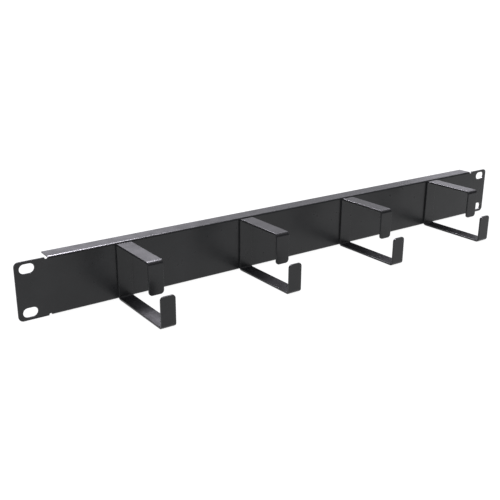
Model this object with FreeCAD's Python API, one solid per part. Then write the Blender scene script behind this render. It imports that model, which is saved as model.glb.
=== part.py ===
import FreeCAD, Part
import math
import os

from FreeCAD import Vector

# Horizontal cable manager for a 19-inch rack, one rack unit high, in millimetres.
#
# One steel sheet is folded into a shallow channel with a flat, slotted ear at each
# end.  Four C-shaped hooks, each bent from one flat steel strip, are spot-welded
# to its front.  Every hook has a short upper arm and a longer lower one, and the
# tabs at their front ends leave a gap through which a cable is dropped in.
#
# Frame: +X along the rack's width, +Y to the back, towards the rack's rails, +Z up.
# The origin is at the centre of the four rack slots, on the plane where the backs
# of the ears meet the rails.

# Rack slots and ears
SLOT_PITCH_X = 465.1       # between the slot columns of the two ears
SLOT_PITCH_Z = 31.75       # between the two slots of one ear
SLOT_LENGTH = 10.7         # over the slot's round ends, along X
SLOT_WIDTH = 7.0           # clear height of a slot, along Z
EAR_OVERHANG = 8.75        # from the slots' centres to the end of the panel
EAR_MARGIN = 5.5           # from a slot's centre to the ear's upper or lower edge
EAR_LENGTH = 24.1          # from the end of the panel to the end of its flanges
EAR_CORNER = 3.5           # radius of the ears' outer corners

# Folded sheet
SHEET = 1.0                # thickness
BEND_INSIDE = 0.5          # inside radius of the two folds
FLANGE_DEPTH = 12.7        # from the front face to the flanges' free edges
FLANGE_RISE = 0.1          # height of a flange's outer face above the ear's edge
RELIEF_WIDTH = 2.5         # width of the notch beside each end of a fold
RELIEF_PAST_BEND = 0.05    # depth of that notch beyond the line where the fold starts

# Cable hooks
HOOK_COUNT = 4
HOOK_END_DISTANCE = 56.1   # from the flanges' end to the middle of the nearest hook
STRIP = 1.5                # thickness of the flat strip
STRIP_WIDTH = 11.5
HOOK_BEND_INSIDE = 1.3     # inside radius of a hook's four bends
HOOK_BELOW_TOP = 0.35      # the upper arm's top lies below the upper flange by this
HOOK_BELOW_BOTTOM = 0.45   # the lower arm's underside lies below the lower flange by this
UPPER_REACH = 49.0         # from the panel's front face to the upper tab's front face
ENTRY_GAP = 14.0           # clear distance between the two tabs, along Y
UPPER_TAB = 24.2           # from the upper arm's top to the upper tab's free end
LOWER_TAB = 23.4           # from the lower arm's underside to the lower tab's free end
TAB_CORNER = 2.6           # radius of the corners at the tabs' free ends

# Sizes that follow from these
PANEL_END = SLOT_PITCH_X / 2 + EAR_OVERHANG
EAR_EDGE = SLOT_PITCH_Z / 2 + EAR_MARGIN
FLANGE_END = PANEL_END - EAR_LENGTH
FLANGE_FACE = EAR_EDGE + FLANGE_RISE
BEND_LINE = FLANGE_FACE - BEND_INSIDE - SHEET
FRONT_FACE = -SHEET
HOOK_TOP = FLANGE_FACE - HOOK_BELOW_TOP
HOOK_BOTTOM = -FLANGE_FACE - HOOK_BELOW_BOTTOM
LOWER_REACH = UPPER_REACH + ENTRY_GAP + STRIP
HOOK_SPAN = 2 * (FLANGE_END - HOOK_END_DISTANCE)

X_AXIS = Vector(1, 0, 0)
Y_AXIS = Vector(0, 1, 0)
OVERSHOOT = 1.0            # how far a cutting solid runs past the faces that it cuts


def rounded_path(corners, radius):
    """Edges from the first corner to the last, with an arc at each corner between."""
    edges = []
    start = corners[0]
    for before, corner, after in zip(corners, corners[1:], corners[2:]):
        arriving = (corner - before).normalize()
        leaving = (after - corner).normalize()
        half_turn = arriving.getAngle(leaving) / 2
        setback = radius * math.tan(half_turn)
        inwards = (leaving - arriving).normalize()
        arc_start = corner - arriving * setback
        arc_middle = corner + inwards * (radius / math.cos(half_turn) - radius)
        arc_end = corner + leaving * setback
        edges.append(Part.LineSegment(start, arc_start).toShape())
        edges.append(Part.Arc(arc_start, arc_middle, arc_end).toShape())
        start = arc_end
    edges.append(Part.LineSegment(start, corners[-1]).toShape())
    return edges


def folded_section(outer, thickness, inside_radius):
    """Face of a bent sheet, cut across its folds, in the YZ plane.

    outer holds the corners of the face outside the folds, in the order that keeps
    the metal on the left as seen from +X.
    """
    normals = [X_AXIS.cross((b - a).normalize()) for a, b in zip(outer, outer[1:])]
    inner = [outer[0] + normals[0] * thickness]
    for corner, first, second in zip(outer[1:], normals, normals[1:]):
        mitre = (first + second) / (1 + first.dot(second))
        inner.append(corner + mitre * thickness)
    inner.append(outer[-1] + normals[-1] * thickness)
    edges = rounded_path(outer, inside_radius + thickness)
    edges += rounded_path(inner, inside_radius)
    edges.append(Part.LineSegment(outer[0], inner[0]).toShape())
    edges.append(Part.LineSegment(outer[-1], inner[-1]).toShape())
    return Part.Face(Part.Wire(Part.__sortEdges__(edges)))


def through_slot(first, second, width):
    """Round-ended cutter along Y, through the sheet, from one arc centre to the other."""
    along = (second - first).normalize()
    across = along.cross(Y_AXIS) * (width / 2)
    beyond = along * (width / 2)
    outline = Part.Wire([
        Part.LineSegment(first + across, second + across).toShape(),
        Part.Arc(second + across, second + beyond, second - across).toShape(),
        Part.LineSegment(second - across, first - across).toShape(),
        Part.Arc(first - across, first - beyond, first + across).toShape(),
    ])
    outline.translate(Y_AXIS * (FRONT_FACE - OVERSHOOT))
    return Part.Face(outline).extrude(Y_AXIS * (SHEET + 2 * OVERSHOOT))


def rack_slot(z):
    """Cutter for one slot of the ear on the +X side."""
    centre = Vector(SLOT_PITCH_X / 2, 0, z)
    half = X_AXIS * ((SLOT_LENGTH - SLOT_WIDTH) / 2)
    return through_slot(centre - half, centre + half, SLOT_WIDTH)


def bend_relief(side):
    """Cutter for the notch that frees the end of the upper (1) or lower (-1) fold."""
    x = FLANGE_END + RELIEF_WIDTH / 2
    deepest = BEND_LINE - RELIEF_PAST_BEND + RELIEF_WIDTH / 2
    past_edge = FLANGE_FACE + RELIEF_WIDTH + OVERSHOOT
    return through_slot(Vector(x, 0, side * deepest), Vector(x, 0, side * past_edge), RELIEF_WIDTH)


def ear():
    """Flat ear on the +X side, from the flanges' end to the end of the panel."""
    corners = [
        Vector(FLANGE_END, FRONT_FACE, EAR_EDGE),
        Vector(PANEL_END, FRONT_FACE, EAR_EDGE),
        Vector(PANEL_END, FRONT_FACE, -EAR_EDGE),
        Vector(FLANGE_END, FRONT_FACE, -EAR_EDGE),
    ]
    edges = rounded_path(corners, EAR_CORNER)
    edges.append(Part.LineSegment(corners[-1], corners[0]).toShape())
    blank = Part.Face(Part.Wire(edges)).extrude(Y_AXIS * SHEET)
    slots = [rack_slot(side * SLOT_PITCH_Z / 2) for side in (1, -1)]
    reliefs = [bend_relief(side) for side in (1, -1)]
    return blank.cut(slots + reliefs)


def panel():
    """Folded sheet: front plate, two flanges turned to the back, and the two ears."""
    flange_edge = FRONT_FACE + FLANGE_DEPTH
    section = folded_section([
        Vector(-FLANGE_END, flange_edge, FLANGE_FACE),
        Vector(-FLANGE_END, FRONT_FACE, FLANGE_FACE),
        Vector(-FLANGE_END, FRONT_FACE, -FLANGE_FACE),
        Vector(-FLANGE_END, flange_edge, -FLANGE_FACE),
    ], SHEET, BEND_INSIDE)
    channel = section.extrude(X_AXIS * (2 * FLANGE_END))
    right_ear = ear()
    left_ear = right_ear.mirror(Vector(0, 0, 0), X_AXIS)
    return channel.fuse([right_ear, left_ear]).removeSplitter()


def cable_hook(x):
    """One bent strip with its middle at x, its back flat on the panel's front face."""
    left = x - STRIP_WIDTH / 2
    upper_front = FRONT_FACE - UPPER_REACH
    lower_front = FRONT_FACE - LOWER_REACH
    upper_tab_end = HOOK_TOP - UPPER_TAB
    lower_tab_end = HOOK_BOTTOM + LOWER_TAB
    section = folded_section([
        Vector(left, lower_front, lower_tab_end),
        Vector(left, lower_front, HOOK_BOTTOM),
        Vector(left, FRONT_FACE, HOOK_BOTTOM),
        Vector(left, FRONT_FACE, HOOK_TOP),
        Vector(left, upper_front, HOOK_TOP),
        Vector(left, upper_front, upper_tab_end),
    ], STRIP, HOOK_BEND_INSIDE)
    strip = section.extrude(X_AXIS * STRIP_WIDTH)
    ends = (upper_tab_end, lower_tab_end)
    sharp = [edge for edge in strip.Edges if runs_along_y(edge) and lies_at(edge, ends)]
    return strip.makeFillet(TAB_CORNER, sharp)


def runs_along_y(edge):
    """True for an edge parallel to Y: on a tab's end, one across the strip's thickness."""
    run = edge.Vertexes[-1].Point - edge.Vertexes[0].Point
    return run.cross(Y_AXIS).Length < 1e-6


def lies_at(edge, heights):
    """True where the edge's height is one of those given."""
    return any(abs(edge.CenterOfMass.z - height) < 1e-6 for height in heights)


def hook_places():
    """X of the middle of each hook, from left to right, evenly spread."""
    pitch = HOOK_SPAN / (HOOK_COUNT - 1)
    return [pitch * number - HOOK_SPAN / 2 for number in range(HOOK_COUNT)]


def main():
    parts = {"panel": panel()}
    for number, x in enumerate(hook_places(), start=1):
        parts[f"cable_hook_{number}"] = cable_hook(x)
    os.makedirs("parts", exist_ok=True)
    for name, shape in parts.items():
        shape.exportStep(f"parts/{name}.step")
        box = shape.BoundBox
        print(f"{name}: {len(shape.Solids)} solid, {shape.Volume:.0f} mm3, valid {shape.isValid()}, "
              f"{box.XLength:.1f} x {box.YLength:.1f} x {box.ZLength:.1f} mm")


main()
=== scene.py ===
import math

import bpy
from mathutils import Matrix, Vector


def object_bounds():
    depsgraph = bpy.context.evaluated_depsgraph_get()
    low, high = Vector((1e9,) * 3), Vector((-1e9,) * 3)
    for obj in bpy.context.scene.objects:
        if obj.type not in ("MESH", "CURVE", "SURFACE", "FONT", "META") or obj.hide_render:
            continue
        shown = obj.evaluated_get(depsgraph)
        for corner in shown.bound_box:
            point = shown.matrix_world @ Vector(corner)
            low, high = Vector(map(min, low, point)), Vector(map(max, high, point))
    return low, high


# Lengths are in metres and angles in degrees, in the part's frame. Colours are linear.

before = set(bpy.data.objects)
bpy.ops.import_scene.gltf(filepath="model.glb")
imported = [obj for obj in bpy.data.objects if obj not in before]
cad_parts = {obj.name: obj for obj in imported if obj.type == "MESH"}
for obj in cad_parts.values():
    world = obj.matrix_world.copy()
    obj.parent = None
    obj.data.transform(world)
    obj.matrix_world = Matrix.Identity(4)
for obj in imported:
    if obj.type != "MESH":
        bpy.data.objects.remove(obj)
cad_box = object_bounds()

HOOKS = sorted(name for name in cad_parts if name.startswith("cable_hook"))

# Camera
CAMERA_PLACE = Vector((-0.37988, -0.46194, 0.19062))
CAMERA_HEADING = 33.741     # clockwise from +Y, seen from above
CAMERA_PITCH = -18.948      # negative is downwards
CAMERA_ROLL = -0.291
CAMERA_LENS = 53.458        # millimetres
CAMERA_SENSOR = 36          # millimetres, across
CAMERA_SHIFT = (0.0478, -0.0069)
CAMERA_NEAR = 0.01          # what is nearer isn't drawn

# World light and floor
WORLD_RADIANCE = (0.635, 0.63, 0.67)
FLOOR_HALF = 80.0           # half of a side, enough for the far edge to lie above the picture
FLOOR_DROP = 0.0002         # gap between the part's lowest point and the floor
FLOOR_GREY = 0.3
FLOOR_ROUGHNESS = 0.9
FLOOR_GLOW = 0.93           # makes it plain white, so that no shadow shows on it

# Lamps, which light only what is glossy: name, place, aim, width and height, watts
LAMP_COLOUR = (0.97, 0.94, 1.04)
LAMPS = [
    # the light line on the upper fold, strongest at the left, and the middles of the lower arms
    ("overhead", (0.12, 0.5, 1.4), (0.12, 0.5, 0), (0.56, 0.76), 73),
    # the sheen of the flange and the upper arms, and the light tips of the lower arms
    ("behind", (0.2, 1.17, 1.4), (0.2, 1.17, 0), (0.76, 0.55), 122),
    # the fine lines on the fold and the front bends, from the second hook to the right
    ("right", (1.44, 0.76, 1.25), (0.08, -0.03, 0.02), (1.2, 0.4), 6),
    # the top of the fourth hook and the right-hand end of the flange
    ("right_low", (2.2, 1.35, 0.6), (0.16, -0.03, 0.02), (0.7, 0.35), 1.1),
]

# Flag: a dark upright card that faces the part, keeps its fronts dark and isn't seen itself
FLAG_PLACE = (0.6, -0.8, 0.38)
FLAG_WIDTH = 2.4
FLAG_HEIGHT = 0.8
FLAG_GREY = 0.04
FLAG_ROUGHNESS = 0.9

# Powder coat
BUMP_HEIGHT = 0.00002       # of the waves and of the pebbles, at full strength
WAVE_SIZE = 0.0016          # slow waves, as on orange peel
WAVE_STRENGTH = 0.5
PEBBLE_SIZE = 0.00035       # the finest bumps
PEBBLE_DETAIL = 3.0
PEBBLE_STRENGTH = 0.35
SHADE_SIZE = 0.03           # patches of slightly different black
SHADE_DARK = (0.0172, 0.0177, 0.0187)
SHADE_LIGHT = (0.0212, 0.0218, 0.0230)
SHADE_SPAN = (0.35, 0.65)   # values of the noise that give the two shades
GLOSS_SIZE = 0.008          # patches of slightly different gloss
GLOSS_DETAIL = 4.0
GLOSS_SPAN = (0.3, 0.7)     # values of the noise that give the two roughnesses
ROUGHNESS = (0.27, 0.33)
COAT_IOR = 1.35

# Cut edges
SEAM = 1e-6                 # points closer than this are one
FLAT_ANGLE = 1              # neighbouring faces that turn by less than this are one flat
CUT_ANGLE = 50              # neighbouring faces that turn by more than this share a cut edge
EDGE_ROUND = 0.00025        # radius that the coat gives to a cut edge
EDGE_SEGMENTS = 3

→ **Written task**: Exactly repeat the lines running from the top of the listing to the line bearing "# of the ears meet the rails.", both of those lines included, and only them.

→ **Right answer**:
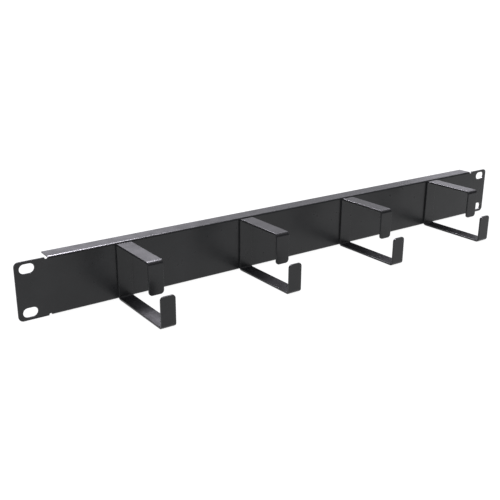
Model this object with FreeCAD's Python API, one solid per part. Then write the Blender scene script behind this render. It imports that model, which is saved as model.glb.
=== part.py ===
import FreeCAD, Part
import math
import os

from FreeCAD import Vector

# Horizontal cable manager for a 19-inch rack, one rack unit high, in millimetres.
#
# One steel sheet is folded into a shallow channel with a flat, slotted ear at each
# end.  Four C-shaped hooks, each bent from one flat steel strip, are spot-welded
# to its front.  Every hook has a short upper arm and a longer lower one, and the
# tabs at their front ends leave a gap through which a cable is dropped in.
#
# Frame: +X along the rack's width, +Y to the back, towards the rack's rails, +Z up.
# The origin is at the centre of the four rack slots, on the plane where the backs
# of the ears meet the rails.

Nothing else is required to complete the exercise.